* [Entries provided]
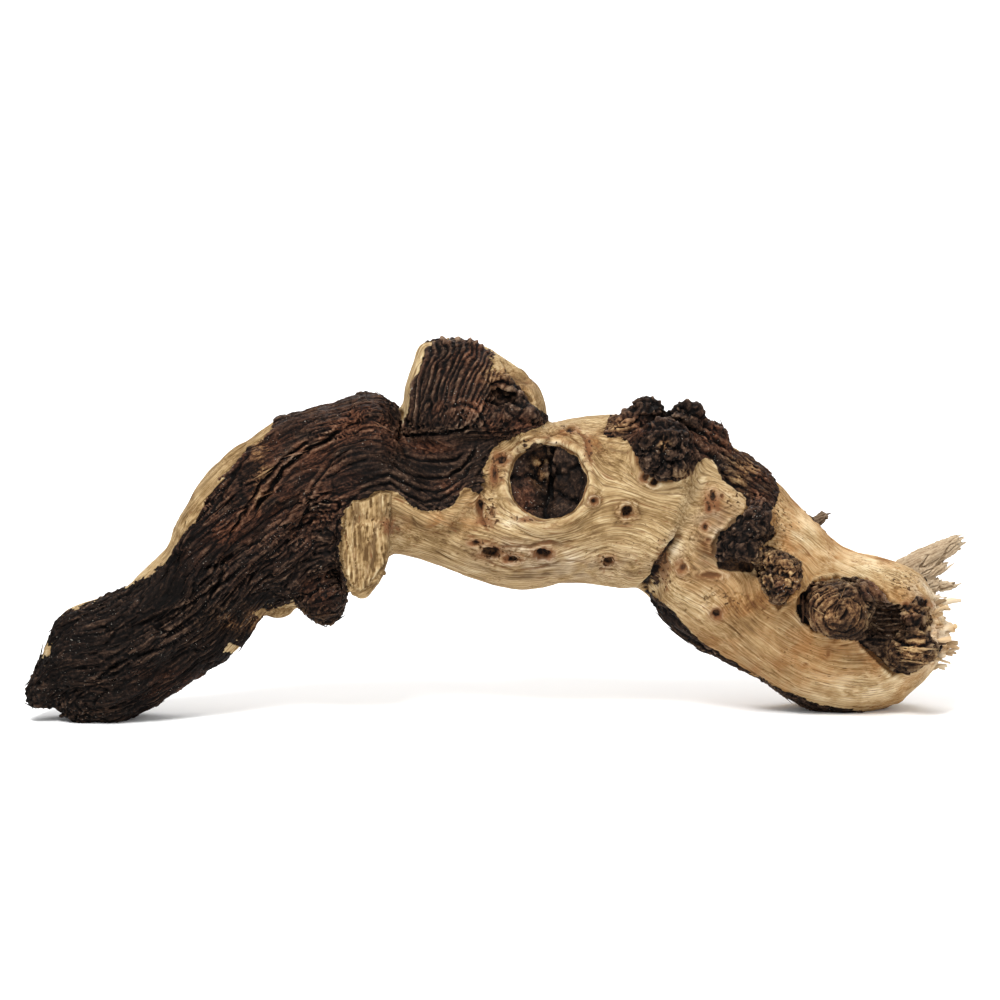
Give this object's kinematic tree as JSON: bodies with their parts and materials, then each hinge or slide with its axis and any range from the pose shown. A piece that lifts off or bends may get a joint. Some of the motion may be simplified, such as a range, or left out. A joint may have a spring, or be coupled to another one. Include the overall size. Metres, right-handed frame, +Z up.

* * *

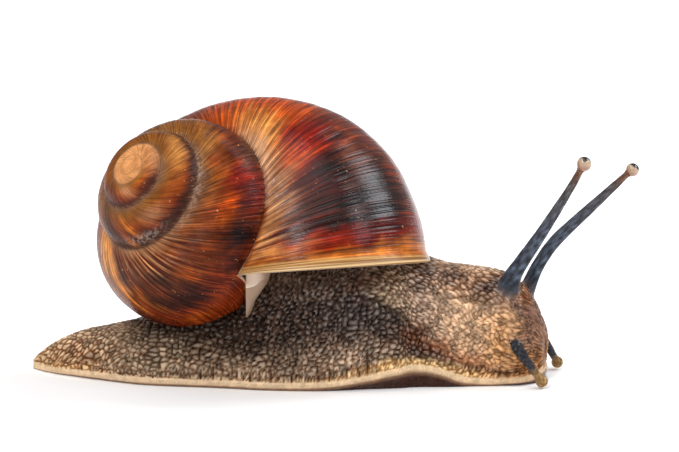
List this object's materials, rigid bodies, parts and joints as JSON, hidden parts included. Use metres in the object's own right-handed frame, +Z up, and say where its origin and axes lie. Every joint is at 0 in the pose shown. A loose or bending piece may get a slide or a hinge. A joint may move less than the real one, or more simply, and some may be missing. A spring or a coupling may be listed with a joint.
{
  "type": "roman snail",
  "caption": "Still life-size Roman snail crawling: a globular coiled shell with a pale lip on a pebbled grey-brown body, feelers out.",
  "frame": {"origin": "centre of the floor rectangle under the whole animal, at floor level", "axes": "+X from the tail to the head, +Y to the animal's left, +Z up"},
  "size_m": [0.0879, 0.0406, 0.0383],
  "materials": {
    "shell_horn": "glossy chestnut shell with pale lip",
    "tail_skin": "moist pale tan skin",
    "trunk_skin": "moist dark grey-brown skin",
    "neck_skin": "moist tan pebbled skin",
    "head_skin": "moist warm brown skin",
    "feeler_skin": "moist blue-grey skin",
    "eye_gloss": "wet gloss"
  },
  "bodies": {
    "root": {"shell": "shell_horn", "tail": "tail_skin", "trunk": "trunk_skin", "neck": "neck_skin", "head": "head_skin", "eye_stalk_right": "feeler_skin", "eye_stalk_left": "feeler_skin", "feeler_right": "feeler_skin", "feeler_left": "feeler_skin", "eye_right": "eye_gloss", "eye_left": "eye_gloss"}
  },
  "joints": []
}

* [Exercise requirements] Copy out each line of the material that holds the word "materials".

* [The result]
Give this object's kinematic tree as JSON: bodies with their parts and materials, then each hinge or slide with its axis and any range from the pose shown. A piece that lifts off or bends may get a joint. Some of the motion may be simplified, such as a range, or left out. A joint may have a spring, or be coupled to another one. Include the overall size. Metres, right-handed frame, +Z up.
List this object's materials, rigid bodies, parts and joints as JSON, hidden parts included. Use metres in the object's own right-handed frame, +Z up, and say where its origin and axes lie. Every joint is at 0 in the pose shown. A loose or bending piece may get a slide or a hinge. A joint may move less than the real one, or more simply, and some may be missing. A spring or a coupling may be listed with a joint.
  "materials": {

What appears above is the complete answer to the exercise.